Project: Refresh hallway
Owner: Sam
Next action: List specific issues (scuffs, hook, clutter spot) and take measurements for a small shelf.
During the weekly check-in, you might break it down further:
Step 1: Tighten or replace the loose hook (15 minutes).
Step 2: Magic-eraser scuffs or touch up paint on one wall (30–60 minutes).
Step 3: Decide on a shelf or basket solution, then order it (20 minutes).
Step 4: Install shelf and add a “drop zone” bin (45 minutes).
Step 5: Reset and donate stray items (20 minutes).
Now it’s not a looming, undefined “project.” It’s a sequence of doable actions that fit into normal weeks.
How to keep it going long-term
The best household systems are boring in the best way: they run even when life is busy.

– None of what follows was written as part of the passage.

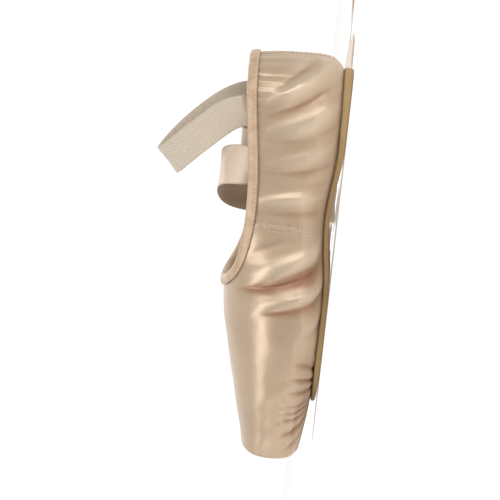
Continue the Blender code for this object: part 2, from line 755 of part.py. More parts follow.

To keep your pipeline alive:
Keep the weekly check-in sacred but small. Ten minutes is enough if you do it consistently.
Do seasonal sweeps. At the start of a season, add seasonal projects (weather prep, school transitions, yard tasks) to the backlog and choose a few for “next up.”
Use “waiting on” honestly. If something is stalled because you don’t want to do it, admit it. Either break it into a smaller next action, hire help if that’s feasible, or move it to backlog without guilt.
Protect weekends with a cap. Decide how many hours you’re willing to spend on projects each weekend. Constraints prevent projects from taking over family time—and make it more likely you’ll actually do them.
The payoff: less nagging, fewer surprises, more finished wins
A shared, visible project pipeline won’t make every household project fun. But it will make them fairer, calmer, and far more likely to get finished.
Instead of wondering why nothing ever gets done, you’ll know what’s in progress, what’s blocked, and what’s next. Instead of one person carrying the mental load, ownership is visible. And instead of living with a background hum of unfinished tasks, you’ll build the quiet confidence that comes from steady follow-through.
That’s the real secret: projects don’t stay on track because families try harder. They stay on track because families can see them, sort them, and take the next small step—week after week.